Ради пущего контраста нарушим хронологию, сопоставим «манифест об отречении» образца 1796 года с попыткой обменять трон на тихое счастье домашней жизни, какую спустя семьдесят лет предпримет другой великий князь, другой Александр.

До 1865 года один из сыновей Александра II, Александр Александрович, и не предполагал, что ему предстоит войти в русскую историю под именем Александра III, – и наслаждался платоническим романом с юной фрейлиной, княжной Мещерской. Мимолетное увлечение постепенно перерастало в серьезное чувство; князь уже обдумывал семейственную перспективу, как вдруг 12 апреля 1865-го его старший брат, цесаревич Николай Александрович, скончался в Ницце от менингита. Роковое право занять трон, неотделимое от роковой обязанности принять на себя все матримониальные (то есть брачные) ограничения, обрушились на двадцатилетнего Александра. В дневнике своем он записал:

«Все сожалели и сожалеют Отца и Мать, но они лишились только сына, правда, любимого Матерью больше других, но обо мне никто не подумал, чего я лишился: брата, друга и что всего ужаснее – это его наследство, которое он мне передал… Может быть, я часто забывал в глазах других мое назначение, но в душе моей всегда было это чувство, что я не для себя должен жить, а для других; тяжелая и трудная обязанность. Но: "Да будет Воля Твоя, Боже"»[73].

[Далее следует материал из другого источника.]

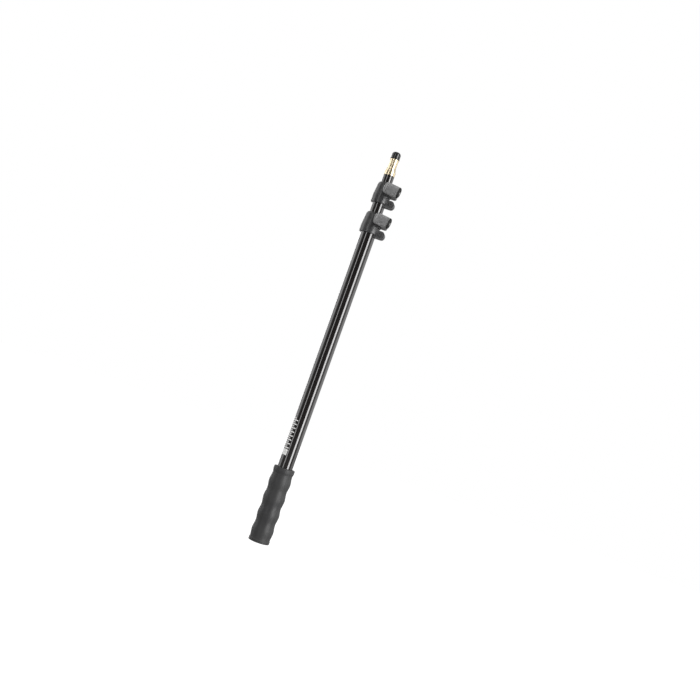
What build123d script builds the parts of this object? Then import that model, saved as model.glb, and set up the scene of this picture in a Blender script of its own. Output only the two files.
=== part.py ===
from build123d import *
import os

# A hand-held pole of three telescoping tubes, closed. +Z runs along the pole from the flat end of
# the grip to the spigot, +X points to the ears of the two clamps and -Y to their knobs.
# All sizes are in millimetres.

# Tubes
outer_tube_radius = 11.0
tube_wall = 1.0
tube_gap = 0.5               # radial gap between one tube and the next
outer_tube_length = 475.5
middle_tube_show = 15.0      # bare tube between the two collars when closed
inner_tube_show = 12.0       # bare tube between the upper collar and the spigot

# Clearances
seat_clearance = 0.05        # between pieces of one body that fit together
turning_clearance = 0.1      # radial, between a shaft and the piece that turns on it
moving_clearance = 0.3       # between pieces that slide past each other
end_clearance = 0.1          # along the axis, between a turning piece and its seat

# Grip
grip_length = 110.0
grip_swell_wall = 4.9        # around the outer tube, as are the next three
grip_valley_wall = 3.5
grip_neck_wall = 3.8
grip_rim_wall = 4.4
grip_rim_height = 4.5
grip_lower_neck_height = 0.5  # from a rim to the neck beside it
grip_upper_neck_height = 5.0
grip_swell_count = 4
grip_edge_radius = 1.2

# Butt plug
plug_flange_wall = 2.4       # beyond the outer tube
plug_flange_thickness = 2.5
plug_stem_length = 14.0

# Foot bushes
bush_flange_thickness = 2.5
bush_stem_length = 12.0
bush_hole_radius = 4.0
foot_gap = 1.0               # between a foot bush and what it stops above

# Collars
collar_height = 30.5
collar_wall = 3.5            # around the fixed tube
collar_top_wall = 3.25       # around the sliding tube
collar_shoulder_height = 3.0
collar_shoulder_wall = 1.5
collar_edge_radius = 0.8
fixed_tube_depth = 14.0      # how far the fixed tube stands in the collar
slit_width = 2.4
slot_bottom = 9.0
slot_height = 2.0
slot_inset = 3.2             # how far the cross slot runs in from the collar's side
ear_reach = 12.5             # beyond the sliding tube
ear_bottom = 13.0            # above the collar's bottom
ear_height = 13.0
ear_half_width = 10.6
ear_corner_radius = 3.0
lug_reach = 12.6             # beyond the fixed tube
lug_drop = 3.0               # below the collar's bottom
lug_top = 8.0                # above the collar's bottom
lug_half_width = 7.0
lug_corner_radius = 5.0

# Clamp bolt, washer and knob
bolt_radius = 3.0
bolt_offset = 7.0            # beyond the sliding tube
bolt_height = 20.0           # above the collar's bottom
bolt_head_flats = 10.0
bolt_head_height = 4.0
bolt_pocket_depth = 3.2
bolt_engagement = 9.7        # in the knob's insert
washer_radius = 6.5
washer_thickness = 1.2
hub_radius = 7.0
knob_width = 24.0            # length of the round cross bar
knob_radius = 8.1
knob_end_radius = 3.0
knob_recess_radius = 4.4     # in the right end, round the pin
knob_recess_depth = 1.6
knob_gap = 0.7               # between the cross bar and the side of the lower collar
knob_tilt = 7.5              # degrees, right end down
insert_radius = 4.4
insert_length = 13.0
knob_pin_radius = 1.2

# Pinch screw and nut
pinch_radius = 2.0
pinch_head_radius = 3.1
pinch_head_height = 1.8
pinch_socket_flats = 2.5
pinch_socket_depth = 1.2
pinch_inset = 4.7            # from the lug's outer end
pinch_nut_flats = 7.0
pinch_nut_height = 3.2

# Clamp bush
clamp_bush_slit = 2.0

# Spigot, its pin, the stud and the cap
spigot_ring_height = 7.0
spigot_length = 25.0
spigot_waist_radius = 6.15
spigot_lip_radius = 6.65
spigot_taper_height = 6.0
spigot_lip_height = 3.0
spigot_edge = 0.5
spigot_stem_length = 25.0
spigot_pin_radius = 1.25
spigot_pin_drop = 6.0        # below the end of the inner tube
stud_radius = 4.76
stud_depth = 10.0
stud_proud = 8.4
cap_radius = 6.9
cap_height = 11.2
cap_dome_radius = 4.6

# Sizes that follow
middle_tube_radius = outer_tube_radius - tube_wall - tube_gap
inner_tube_radius = middle_tube_radius - tube_wall - tube_gap
plug_flange_radius = outer_tube_radius + plug_flange_wall
grip_rim_radius = outer_tube_radius + grip_rim_wall
knob_start = ear_half_width + washer_thickness + end_clearance
knob_bar_offset = outer_tube_radius + collar_wall + knob_gap + knob_radius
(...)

А лишался он ни много ни мало надежды на личное счастье. Уже по весне 1865-го было затеяно сватовство Александра и датской принцессы Дагмар, необходимое для соблюдения правила о морганатических браках и внеположное сердечному влечению «врачующихся». Роман с Мещерской, разом обретший остроту безнадежности, разгорался, как чахоточный румянец. Влюбленные постоянно говорили о том, «как тяжело жить ей на свете» и как он «завидует… милому брату, который больше не на этой неблагодарной земле». Но в апреле 1866-го слух о «неканоничной» влюбленности Александра просочился во французскую печать, а в мае великому князю назначено было ехать в Данию – к невесте. Тогда-то, смятенный, он поверил дневнику то же самое намерение, какое поверял Кочубею весной 1795-го его восемнадцатилетний двоюродный дед.

«…Может быть, будет лучше, если я откажусь от престола. Я чувствую себя неспособным быть на этом месте, я слишком мало знаю людей, мне страшно надоедает все, что относится до моего положения… Это будет страшный переворот в моей жизни, но если Бог поможет, то все может сделаться, и может быть, я буду счастлив с Дусенькой и буду иметь детей».

Самая манера излагать мысли, сплетать слова словно передалась Александру Александровичу по наследству от Александра Павловича; но чем более близки «положения», тем разительнее несходство «лиц». Оба, предок и потомок, тоскуют о счастии «тихого и безмолвного жития», что неизбежно рухнет под тяжким царским бременем; оба мечтают избегнуть этого крушения, оба ищут «уважительную причину». Однако в письме Кочубею двоюродный дед толкует о силе обстоятельств, о внешних условиях, которые не позволят ему единолично управлять страной (подразумевается, что с этой задачей не справился бы и самый совершенный государь). Логика пассажа такова: я уклоняюсь от неприятного поприща потому, что оно меня недостойно. Внучатый племянник рассуждает принципиально иначе: я неспособен быть на этом месте; я не знаю людей; главный его посыл – собственное несовершенство. И пусть, как было уже сказано, за этим самообличением стоит неназванная причина: Мария Элимовна Мещерская; пускай очевидно, что князь выговаривает у своей совести право на отказ от державного служения ради романтической любви и частного покоя; все равно: избранная им тактика самозащиты разительно отличается от той, что семьдесят лет назад выбрал Александр Павлович.